Local jam merchant E. D. Smith promoted the area and served as a Wentworth MP around the turn of the 20th century. Otherwise, the most recent political tremor occurred when Tony Valeri, the federal minister of transport who supported Paul Martin as Liberal leader, defeated Sheila Copps, a former Canadian heritage minister who supported Jean Chrétien, in a bitter constituency nomination election after redistricting forced the two sitting MPs head-to-head in the formerly divided Hamilton East-Stoney Creek.

From 2006 until 2014, Hamilton East-Stoney Creek was represented at the federal level by the New Democratic Party MP Wayne Marston, who was defeated in 2015 by former Mayor and Liberal Party candidate Bob Bratina. Bratina opted not to seek re-election in 2021 due to his opposition to the federal government's decision to fund Hamilton's light rail transit project. In 2021, former City Councillor Chad Collins was elected as Member of Parliament for the area as the Liberal Party candidate. Collins was narrowly defeated in 2025 by local entrepreneur Conservative Ned Kuruc, who had worked as a mortgage specialist and owner of a local cannabis brand prior to his election. Kuruc is the first Conservative to represent Hamilton East-Stoney Creek at the federal level.

Provincially, the area has been represented by Progressive Conservative Neil Lumsden since 2022.

Like its bigger neighbour, Stoney Creek expanded over the 20th century to encompass more and more of its smaller neighbours like Fruitland, Winona, Vinemount, Tapleytown, Tweedside and Elfrida in Saltfleet Township. The Village of Stoney Creek consolidated with Saltfleet Township in 1974 to become the Town of Stoney Creek. Areas it annexed on top of the Niagara Escarpment west of Highway 20 (now known as Upper Centennial Parkway) became known as Upper Stoney Creek or Satellite City.

In 1984, it was granted city status, and was looking to challenge its more populous neighbour. However, over its residents' strenuous objections, the City of Stoney Creek was amalgamated with Glanbrook, Ancaster, Dundas, Flamborough and Hamilton to form the City of Hamilton. However, its suburban voters helped ensure the first mayor of an amalgamated Hamilton came from the former suburbs. The new city's second mayor, Larry Di Ianni, had served as a Stoney Creek Councillor for 20 years.
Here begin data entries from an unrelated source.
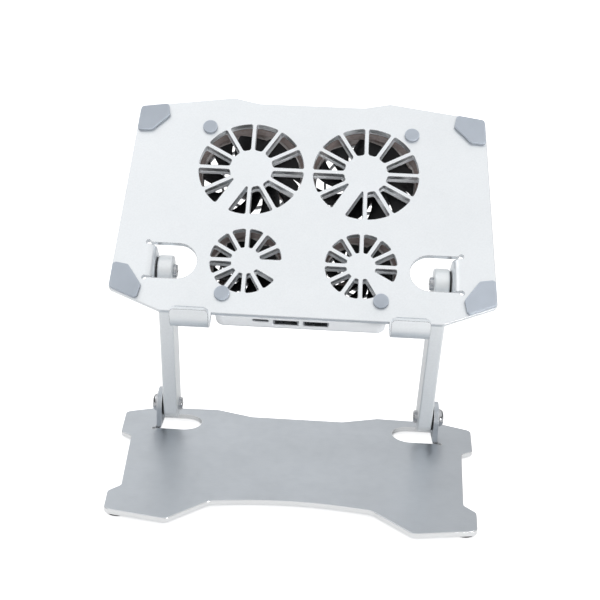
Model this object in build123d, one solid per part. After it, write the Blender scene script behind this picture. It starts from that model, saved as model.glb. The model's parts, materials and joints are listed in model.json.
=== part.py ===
from build123d import *
import os
from math import atan2, cos, degrees, hypot, radians, sin, tan

os.makedirs("parts", exist_ok=True)

# Foldable two-plate laptop cooling stand with four fans.
# World frame: millimetres, +X to the right, +Y to the back, +Z up, Z = 0 under the feet.
# Base frame: origin on the base plate's top face under the lower pivot line.
# Tray frame: X right, Y towards the tray's rear edge, Z out of the tray's top face, with the
# origin on the top face above the upper pivot line.

# ------------------------------------------------------------------ driving dimensions
PLATE_T = 3.0             # thickness of both metal plates
FOOT_H = 2.0              # rubber foot height
FOOT_R = 7.0
BASE_SHIFT_Y = 35.2       # puts the middle of the whole stand at Y = 0

ARM_INNER_X = 71.8        # the arms' inner faces
ARM_OUTER_X = 80.0        # the arms' outer faces
ARM_R = 8.7               # half the width of an arm and the radius of its ends
ARM_L = 94.1              # between the lower and upper pivots
ARM_ANGLE = 105.2         # from +Y towards +Z, as the stand is set up
BASE_PIVOT_H = 12.2       # lower pivot line above the base plate's top face
TRAY_PIVOT_D = 12.9       # upper pivot line below the tray plate's top face
TRAY_TILT = 47.3          # rear edge up

TAB_IN_X = 81.0           # inner face of every bent tab
TAB_OUT_X = 84.0          # outer face of every bent tab
TAB_R = 9.6               # tab half width and end radius
BEND_R = 1.5              # inside radius of the tab bends
EDGE_R = 0.4              # broken edges round both plates
SLOT_R = 10.75            # half width of the D-shaped slots the tabs are cut from
SLOT_END_X = 57.8         # inner end of each slot

PIVOT_R = 2.5             # pivot barrel radius
RUNNING_GAP = 0.05        # radial clearance of a running bore
WASHER_T = 0.9

HOOK_X = (47.2, 67.3)     # left and right ends of each front hook
HOOK_BEND_R = 7.0         # inside radius of the hook
HOOK_BEND_ANGLE = 129.0
HOOK_STRAIGHT = 4.0
HOOK_ROUND = 2.2          # corner radius at the hook's free end
LIP_PAD_T = 0.9           # silicone lining inside each hook
LIP_PAD_MARGIN = 2.3
TRAY_FRONT_Y = -29.9
CORNER_PAD_T = 2.0
ROUND_PAD_R = 4.2
ROUND_PAD_T = 1.8

FLANGE_Z = (-4.2, -3.0)   # housing top wall, under the tray plate
COVER_Z = (-15.6, -14.2)  # housing bottom cover
BOARD_Z = (-5.2, -4.2)    # circuit board

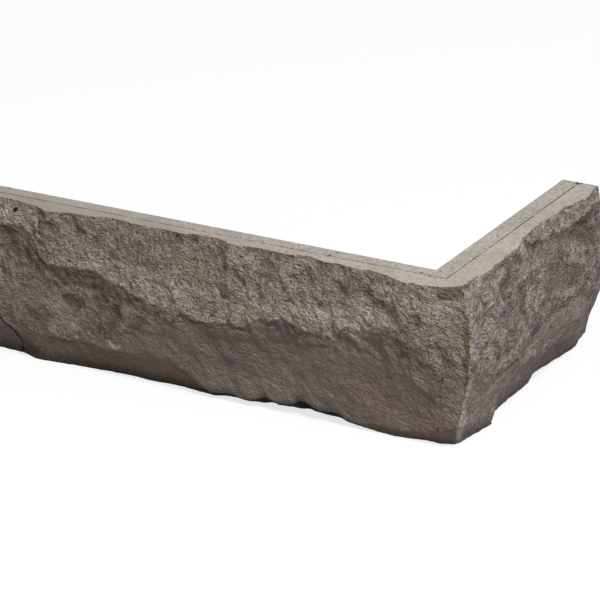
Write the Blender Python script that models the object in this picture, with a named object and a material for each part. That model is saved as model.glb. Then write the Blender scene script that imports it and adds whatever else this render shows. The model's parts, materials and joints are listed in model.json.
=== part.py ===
"""Rock-faced cladding corner: one cast stone that wraps the outside corner of a wall.

The wall's corner stands at the inner angle. The long leg runs from it along -X and shows its rock
face to -Y. The short leg runs along +Y and shows its rock face to +X. The body is a loft: a closed
section is carried along the long leg, round the corner on a mitre, and along the short leg. Each
section passes through five guide lines, which are the stone's top edge, crown, ridge, foot and
bottom edge.
"""
import bisect

import bmesh
import bpy
from mathutils import Vector, noise

# Overall sizes, in metres. A leg is measured over the corner, along the top edge, where the face
# of the other leg stands out past THICKNESS by its corner projection.
HEIGHT = 0.100
LONG_LEG = 0.400
SHORT_LEG = 0.200
THICKNESS = 0.020
SHORT_CORNER_PROJECTION = 0.0075
LONG_CORNER_PROJECTION = 0.0025

# The mould's parting line, a fine groove that goes round the edges of both legs.
LONG_SEAM_SETBACK = 0.0098
SHORT_SEAM_SETBACK = 0.0115
SEAM_WIDTH = 0.0009
SEAM_DEPTH = 0.0007

# Spacing of the sections, and the number of steps between neighbouring guide lines.
SECTION_PITCH = 0.0037
CROWN_STEPS = 12
BELLY_STEPS = 12
FOOT_STEPS = 4
MITRE_REACH = 0.040
ARRIS_ROUNDING = 0.0034
ARRIS_SEGMENTS = 2

# Relief that lies over the guide lines: broad swells, flat-sided chips and small lumps, which
# are drawn out along the stone's bed. They are fainter below the ridge.
BED_DIRECTION = Vector((1.0, 1.0, -0.95)).normalized()
BED_STRETCH = 2.0
SWELL_SIZE = 0.042
SWELL_HEIGHT = 0.0016
CHIP_SIZE = 0.0130
CHIP_HEIGHT = 0.0034
CHIP_LEVEL_SHARE = 0.6
LUMP_SIZE = 0.0080
LUMP_HEIGHT = 0.0012
SMOOTH_SHARE = 0.35
SMOOTH_ROWS = 3
EDGE_FADE = 0.006
EDGE_RAGGEDNESS = 0.0004
EDGE_GRAIN = 0.006

# The corner's arris, top to bottom: share of the height, how far it stands out past THICKNESS
# on the short leg's side, and how far on the long leg's side.
ARRIS_TOP = (1.00, 0.0055, -0.0035)
ARRIS_RIDGE = (0.43, 0.0155, 0.0098)
ARRIS_FOOT = (0.16, 0.0112, 0.0096)
ARRIS_BOTTOM = (0.00, 0.0044, 0.0002)

# How far the arris swells out between its top and its ridge, in the same order.
ARRIS_CROWN = (0.00, 0.0060, 0.0040)

# Guide lines of each leg: distance from the wall's corner, share of the height, and how far the
# stone stands out past THICKNESS there. Distances below zero lie in the block of the corner.
LONG_TOP_EDGE = (
    (-0.019, 1.0, 0.0012), (-0.013, 1.0, 0.0042), (-0.005, 1.0, 0.0058), (0.008, 1.0, 0.0075),
    (0.016, 1.0, 0.0048), (0.023, 1.0, 0.0018), (0.036, 1.0, -0.0010), (0.041, 1.0, 0.0018),
    (0.049, 1.0, 0.0001), (0.057, 1.0, -0.0010), (0.065, 1.0, 0.0006), (0.075, 1.0, -0.0034),
    (0.081, 1.0, -0.0036), (0.086, 1.0, -0.0006), (0.100, 1.0, -0.0002), (0.110, 1.0, -0.0017),
    (0.119, 1.0, 0.0002), (0.128, 1.0, 0.0020), (0.137, 1.0, -0.0032), (0.147, 1.0, -0.0052),
    (0.156, 1.0, -0.0040), (0.160, 1.0, 0.0002), (0.176, 1.0, -0.0018), (0.195, 1.0, -0.0012),
    (0.207, 1.0, -0.0033), (0.218, 1.0, -0.0030), (0.226, 1.0, 0.0000), (0.240, 1.0, 0.0008),
    (0.248, 1.0, 0.0040), (0.257, 1.0, 0.0060), (0.266, 1.0, 0.0004), (0.274, 1.0, -0.0002),
    (0.284, 1.0, -0.0030), (0.300, 1.0, -0.0020), (0.335, 1.0, 0.0000), (0.372, 1.0, -0.0010))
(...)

The last mayor of Stoney Creek was Anne Bain.

== Infrastructure ==
Stoney Creek is served by the Queen Elizabeth Way, various current or former Ontario provincial highways and a largely irregular network of residential streets. Portions of Upper Stoney Creek are laid out in a grid pattern. It is served by public transit in the form of the Hamilton Street Railway, or HSR, which has been operated in Stoney Creek by the regional government since 1974 and the megacity government since 2001.